HTA programme response to the challenges of dealing with orphan medicinal products: process evaluation in selected European countries
April 2017 Elena Nicod, Lieven Annemans, Anna Bucsics, Anne Lee, Sheela Upadhyaya, Karen Facey
Following the Advance-HTA project, various new initiatives have been developed to specifically address commonly encountered issues relating to health technology assessment (HTA) of orphan medicinal products (OMPs). Reviewing these initiatives across England, Scotland and at the European-level, this study aims to understand why they were established and whether they resolved the challenges around OMPs. A literature review was conducted and the new HTA programmes were critiqued against a conceptual framework of clinical, regulatory, and economic challenges for OMPs. The new initiatives acknowledge the need for different approaches for assessing the value of OMPs and employ similar criteria across countries. However, questions still remain about whether they sufficiently capture value and manage uncertainty in clinical practice.

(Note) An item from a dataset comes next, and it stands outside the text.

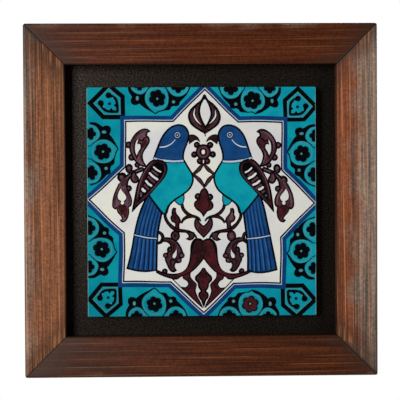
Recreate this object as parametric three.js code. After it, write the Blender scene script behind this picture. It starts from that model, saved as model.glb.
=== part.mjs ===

Scientific and Social Value Judgments for Orphan Drugs in Health Technology Assessment
September 2016 Elena Nicod, Panos Kanavos
Orphan medicinal products (OMPs) are often characterised by uncertain evidence and high incremental cost effectiveness ratios (ICERs). In such cases, health technology assessment (HTA) bodies may factor in “other considerations” beyond more routine measures when judging their relative value. Looking across different publicly available HTA reports, this study sought to better understand the dimensions of value used across countries by systemically identifying the scientific and social value judgements made in England, Scotland, Sweden, and France. The analysis focused on ten orphan drugs, and identified and classified these “other considerations”. Better defining and grouping these value considerations and determinants can help improve HTA transparency, accountability, and consistency across OMP decisions.
What Is Wrong with Orphan Drug Policies? Suggestions for Ways Forward
Panos Kanavos, Elena Nicod
This article reviews the key criticisms surrounding orphan medicinal product (OMP) policies and compares their weaknesses against the positive outcomes that they have had on encouraging R&D investment. It argues that while there are areas of the current policy framework which would benefit from improvement or refinement, this does not mean it should be replaced or dismissed altogether. Instead, the authors recommend changes around certain aspects, such as addressing data collection issues, more clearly defining the thresholds for excessive OMP profits, and updating assessment strategies to better accommodate OMPs and allow for more realistic, affordable payer pricing to become the norm.